You may discover that you rarely use certain subscriptions, do not enjoy some of the convenience purchases you make, or have allowed spending in one category to grow without noticing.
Cutting the lowest-value expenses first is usually easier than attacking everything.
Next, redirect the money immediately.
If you cancel $80 in monthly subscriptions, move that $80 into savings or debt repayment. Otherwise, it may simply disappear into another category.
The goal is not just to spend less. It is to make sure the money produces something useful.
Use Income Growth to Create Freedom
A higher income can improve your lifestyle today and create more freedom tomorrow.
It can give you the ability to handle an emergency, leave a bad job, help a family member, retire with more confidence, or simply stop worrying about every unexpected bill.

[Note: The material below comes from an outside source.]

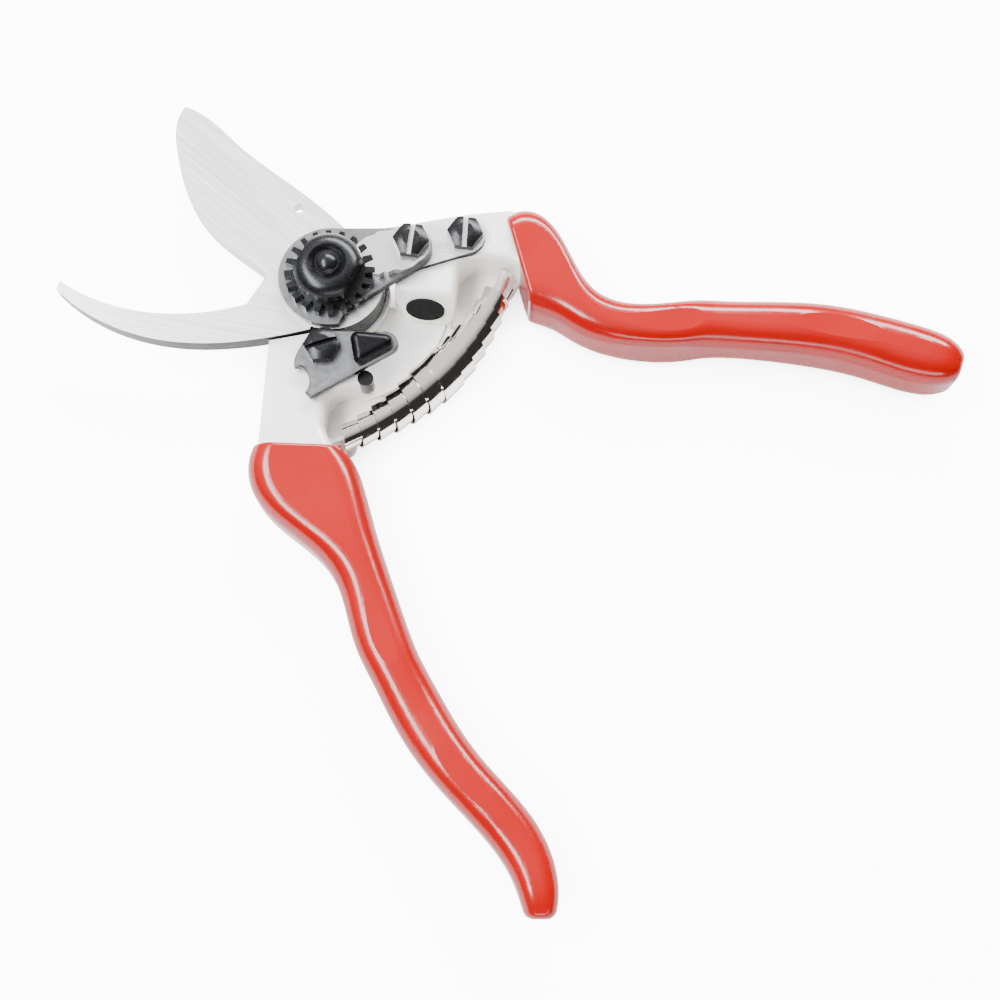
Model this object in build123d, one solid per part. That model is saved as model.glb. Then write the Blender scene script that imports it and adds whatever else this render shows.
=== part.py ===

Those benefits may not be as visible as a new car or a larger house, but they can have a much greater effect on your life.
The best approach is usually a balance.
Enjoy some of the increase. Save some of it. Use some to reduce debt. Let your present life improve without sacrificing your future.
A Simple Rule for Your Next Raise
When your income increases, pause before changing your lifestyle.
Decide what portion will strengthen your finances and what portion you are comfortable spending.
Even a simple split can make a major difference.
You might save or invest half and use the other half for current needs and enjoyment. You might choose a different percentage based on your situation.
There is no perfect formula.
The real power comes from making the decision before the money disappears.
Looking Ahead
Lifestyle creep is not caused by one bad purchase. It is the result of small increases that gradually become normal.
That is why the solution is not extreme frugality. It is awareness.
The next time your income rises, ask yourself one simple question:
How can this money improve my life today without taking away from the life I am trying to build tomorrow?
That question can help turn a raise into real progress instead of just more spending.